<<<<
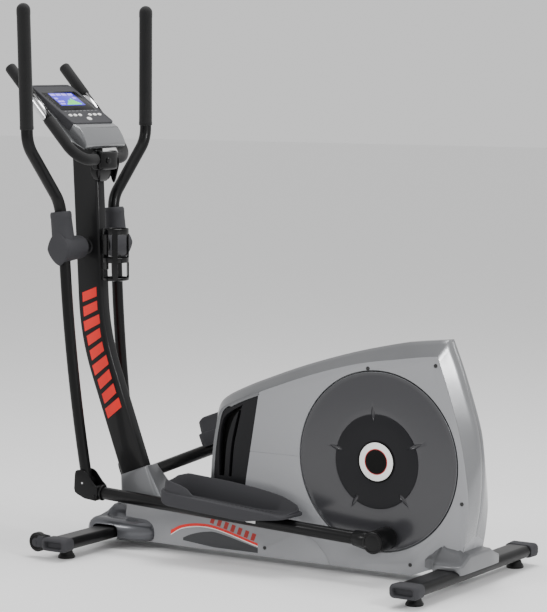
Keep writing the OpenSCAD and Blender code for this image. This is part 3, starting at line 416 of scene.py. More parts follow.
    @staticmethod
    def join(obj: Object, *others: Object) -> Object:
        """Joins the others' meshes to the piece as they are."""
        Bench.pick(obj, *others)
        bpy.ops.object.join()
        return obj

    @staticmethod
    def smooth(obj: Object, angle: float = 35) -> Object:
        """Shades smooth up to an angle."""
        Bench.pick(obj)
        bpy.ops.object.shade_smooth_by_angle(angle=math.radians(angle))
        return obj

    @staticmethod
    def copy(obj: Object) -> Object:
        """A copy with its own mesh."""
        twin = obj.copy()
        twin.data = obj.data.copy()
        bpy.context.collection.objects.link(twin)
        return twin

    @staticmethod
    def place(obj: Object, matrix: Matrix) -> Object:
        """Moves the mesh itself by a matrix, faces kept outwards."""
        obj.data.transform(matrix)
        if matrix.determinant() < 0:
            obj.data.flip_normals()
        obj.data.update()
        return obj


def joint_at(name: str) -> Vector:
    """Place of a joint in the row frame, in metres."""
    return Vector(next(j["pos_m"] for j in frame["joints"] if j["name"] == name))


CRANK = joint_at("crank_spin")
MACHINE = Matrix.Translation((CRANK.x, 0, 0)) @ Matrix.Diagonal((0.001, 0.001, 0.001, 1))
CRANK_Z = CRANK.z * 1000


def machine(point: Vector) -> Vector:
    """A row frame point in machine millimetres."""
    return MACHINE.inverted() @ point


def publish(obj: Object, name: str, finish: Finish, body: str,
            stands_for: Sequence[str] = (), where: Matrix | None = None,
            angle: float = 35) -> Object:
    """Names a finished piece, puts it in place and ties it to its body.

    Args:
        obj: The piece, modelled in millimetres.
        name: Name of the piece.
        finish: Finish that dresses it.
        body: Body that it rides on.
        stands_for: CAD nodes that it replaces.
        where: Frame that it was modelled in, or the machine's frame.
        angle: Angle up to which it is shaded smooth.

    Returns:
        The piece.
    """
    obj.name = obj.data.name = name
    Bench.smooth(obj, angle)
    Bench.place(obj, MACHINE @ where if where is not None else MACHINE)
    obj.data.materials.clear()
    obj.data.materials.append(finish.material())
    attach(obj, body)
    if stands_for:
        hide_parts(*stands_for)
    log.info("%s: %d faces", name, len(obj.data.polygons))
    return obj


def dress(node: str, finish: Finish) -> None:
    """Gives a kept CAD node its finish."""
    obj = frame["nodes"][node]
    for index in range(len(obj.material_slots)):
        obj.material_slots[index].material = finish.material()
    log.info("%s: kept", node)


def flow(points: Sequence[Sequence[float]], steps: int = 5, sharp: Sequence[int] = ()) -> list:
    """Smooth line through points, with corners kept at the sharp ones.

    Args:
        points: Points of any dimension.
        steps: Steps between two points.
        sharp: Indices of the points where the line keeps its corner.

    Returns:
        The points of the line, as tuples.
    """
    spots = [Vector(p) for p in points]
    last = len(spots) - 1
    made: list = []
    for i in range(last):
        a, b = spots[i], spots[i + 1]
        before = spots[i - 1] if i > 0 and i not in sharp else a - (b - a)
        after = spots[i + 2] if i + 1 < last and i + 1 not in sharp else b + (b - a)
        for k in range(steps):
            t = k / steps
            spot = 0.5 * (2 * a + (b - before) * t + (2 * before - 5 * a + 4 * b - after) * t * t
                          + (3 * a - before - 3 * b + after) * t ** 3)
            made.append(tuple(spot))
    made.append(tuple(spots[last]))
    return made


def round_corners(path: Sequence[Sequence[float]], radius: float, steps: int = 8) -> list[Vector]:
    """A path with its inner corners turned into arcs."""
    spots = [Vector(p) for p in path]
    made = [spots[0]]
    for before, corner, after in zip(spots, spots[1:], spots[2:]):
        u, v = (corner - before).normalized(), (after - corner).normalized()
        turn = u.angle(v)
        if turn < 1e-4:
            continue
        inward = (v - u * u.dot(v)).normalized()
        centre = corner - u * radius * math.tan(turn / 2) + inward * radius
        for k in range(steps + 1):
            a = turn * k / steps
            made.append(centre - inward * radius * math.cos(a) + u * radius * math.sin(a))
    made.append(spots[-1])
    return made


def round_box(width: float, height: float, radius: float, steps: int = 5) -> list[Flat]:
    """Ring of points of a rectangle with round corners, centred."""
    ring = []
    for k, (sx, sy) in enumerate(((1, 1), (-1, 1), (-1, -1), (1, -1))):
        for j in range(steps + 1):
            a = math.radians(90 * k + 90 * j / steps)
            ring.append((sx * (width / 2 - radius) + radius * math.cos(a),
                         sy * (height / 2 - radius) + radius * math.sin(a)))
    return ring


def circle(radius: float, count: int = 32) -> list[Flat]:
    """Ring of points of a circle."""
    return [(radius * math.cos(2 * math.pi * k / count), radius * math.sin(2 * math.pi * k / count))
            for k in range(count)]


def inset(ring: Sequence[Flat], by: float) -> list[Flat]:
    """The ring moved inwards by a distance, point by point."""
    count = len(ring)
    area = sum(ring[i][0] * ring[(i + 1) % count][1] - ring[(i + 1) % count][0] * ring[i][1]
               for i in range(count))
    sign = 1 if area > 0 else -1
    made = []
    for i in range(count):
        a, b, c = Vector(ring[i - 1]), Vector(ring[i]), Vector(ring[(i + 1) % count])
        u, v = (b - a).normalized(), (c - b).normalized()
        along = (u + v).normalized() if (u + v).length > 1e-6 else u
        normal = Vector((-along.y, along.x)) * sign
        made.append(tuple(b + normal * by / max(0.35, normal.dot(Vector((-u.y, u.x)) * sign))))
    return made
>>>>
Copy the data above exactly. Every line must be included.

_Solution to the problem_
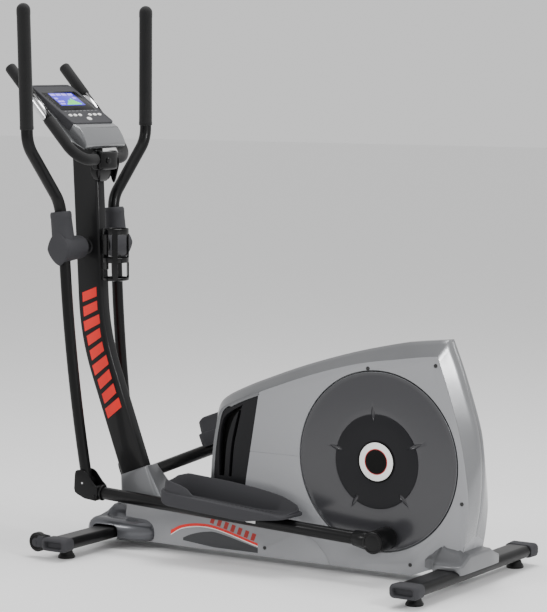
Keep writing the OpenSCAD and Blender code for this image. This is part 3, starting at line 416 of scene.py. More parts follow.
    @staticmethod
    def join(obj: Object, *others: Object) -> Object:
        """Joins the others' meshes to the piece as they are."""
        Bench.pick(obj, *others)
        bpy.ops.object.join()
        return obj

    @staticmethod
    def smooth(obj: Object, angle: float = 35) -> Object:
        """Shades smooth up to an angle."""
        Bench.pick(obj)
        bpy.ops.object.shade_smooth_by_angle(angle=math.radians(angle))
        return obj

    @staticmethod
    def copy(obj: Object) -> Object:
        """A copy with its own mesh."""
        twin = obj.copy()
        twin.data = obj.data.copy()
        bpy.context.collection.objects.link(twin)
        return twin

    @staticmethod
    def place(obj: Object, matrix: Matrix) -> Object:
        """Moves the mesh itself by a matrix, faces kept outwards."""
        obj.data.transform(matrix)
        if matrix.determinant() < 0:
            obj.data.flip_normals()
        obj.data.update()
        return obj


def joint_at(name: str) -> Vector:
    """Place of a joint in the row frame, in metres."""
    return Vector(next(j["pos_m"] for j in frame["joints"] if j["name"] == name))


CRANK = joint_at("crank_spin")
MACHINE = Matrix.Translation((CRANK.x, 0, 0)) @ Matrix.Diagonal((0.001, 0.001, 0.001, 1))
CRANK_Z = CRANK.z * 1000


def machine(point: Vector) -> Vector:
    """A row frame point in machine millimetres."""
    return MACHINE.inverted() @ point


def publish(obj: Object, name: str, finish: Finish, body: str,
            stands_for: Sequence[str] = (), where: Matrix | None = None,
            angle: float = 35) -> Object:
    """Names a finished piece, puts it in place and ties it to its body.

    Args:
        obj: The piece, modelled in millimetres.
        name: Name of the piece.
        finish: Finish that dresses it.
        body: Body that it rides on.
        stands_for: CAD nodes that it replaces.
        where: Frame that it was modelled in, or the machine's frame.
        angle: Angle up to which it is shaded smooth.

    Returns:
        The piece.
    """
    obj.name = obj.data.name = name
    Bench.smooth(obj, angle)
    Bench.place(obj, MACHINE @ where if where is not None else MACHINE)
    obj.data.materials.clear()
    obj.data.materials.append(finish.material())
    attach(obj, body)
    if stands_for:
        hide_parts(*stands_for)
    log.info("%s: %d faces", name, len(obj.data.polygons))
    return obj


def dress(node: str, finish: Finish) -> None:
    """Gives a kept CAD node its finish."""
    obj = frame["nodes"][node]
    for index in range(len(obj.material_slots)):
        obj.material_slots[index].material = finish.material()
    log.info("%s: kept", node)


def flow(points: Sequence[Sequence[float]], steps: int = 5, sharp: Sequence[int] = ()) -> list:
    """Smooth line through points, with corners kept at the sharp ones.

    Args:
        points: Points of any dimension.
        steps: Steps between two points.
        sharp: Indices of the points where the line keeps its corner.

    Returns:
        The points of the line, as tuples.
    """
    spots = [Vector(p) for p in points]
    last = len(spots) - 1
    made: list = []
    for i in range(last):
        a, b = spots[i], spots[i + 1]
        before = spots[i - 1] if i > 0 and i not in sharp else a - (b - a)
        after = spots[i + 2] if i + 1 < last and i + 1 not in sharp else b + (b - a)
        for k in range(steps):
            t = k / steps
            spot = 0.5 * (2 * a + (b - before) * t + (2 * before - 5 * a + 4 * b - after) * t * t
                          + (3 * a - before - 3 * b + after) * t ** 3)
            made.append(tuple(spot))
    made.append(tuple(spots[last]))
    return made


def round_corners(path: Sequence[Sequence[float]], radius: float, steps: int = 8) -> list[Vector]:
    """A path with its inner corners turned into arcs."""
    spots = [Vector(p) for p in path]
    made = [spots[0]]
    for before, corner, after in zip(spots, spots[1:], spots[2:]):
        u, v = (corner - before).normalized(), (after - corner).normalized()
        turn = u.angle(v)
        if turn < 1e-4:
            continue
        inward = (v - u * u.dot(v)).normalized()
        centre = corner - u * radius * math.tan(turn / 2) + inward * radius
        for k in range(steps + 1):
            a = turn * k / steps
            made.append(centre - inward * radius * math.cos(a) + u * radius * math.sin(a))
    made.append(spots[-1])
    return made


def round_box(width: float, height: float, radius: float, steps: int = 5) -> list[Flat]:
    """Ring of points of a rectangle with round corners, centred."""
    ring = []
    for k, (sx, sy) in enumerate(((1, 1), (-1, 1), (-1, -1), (1, -1))):
        for j in range(steps + 1):
            a = math.radians(90 * k + 90 * j / steps)
            ring.append((sx * (width / 2 - radius) + radius * math.cos(a),
                         sy * (height / 2 - radius) + radius * math.sin(a)))
    return ring


def circle(radius: float, count: int = 32) -> list[Flat]:
    """Ring of points of a circle."""
    return [(radius * math.cos(2 * math.pi * k / count), radius * math.sin(2 * math.pi * k / count))
            for k in range(count)]


def inset(ring: Sequence[Flat], by: float) -> list[Flat]:
    """The ring moved inwards by a distance, point by point."""
    count = len(ring)
    area = sum(ring[i][0] * ring[(i + 1) % count][1] - ring[(i + 1) % count][0] * ring[i][1]
               for i in range(count))
    sign = 1 if area > 0 else -1
    made = []
    for i in range(count):
        a, b, c = Vector(ring[i - 1]), Vector(ring[i]), Vector(ring[(i + 1) % count])
        u, v = (b - a).normalized(), (c - b).normalized()
        along = (u + v).normalized() if (u + v).length > 1e-6 else u
        normal = Vector((-along.y, along.x)) * sign
        made.append(tuple(b + normal * by / max(0.35, normal.dot(Vector((-u.y, u.x)) * sign))))
    return made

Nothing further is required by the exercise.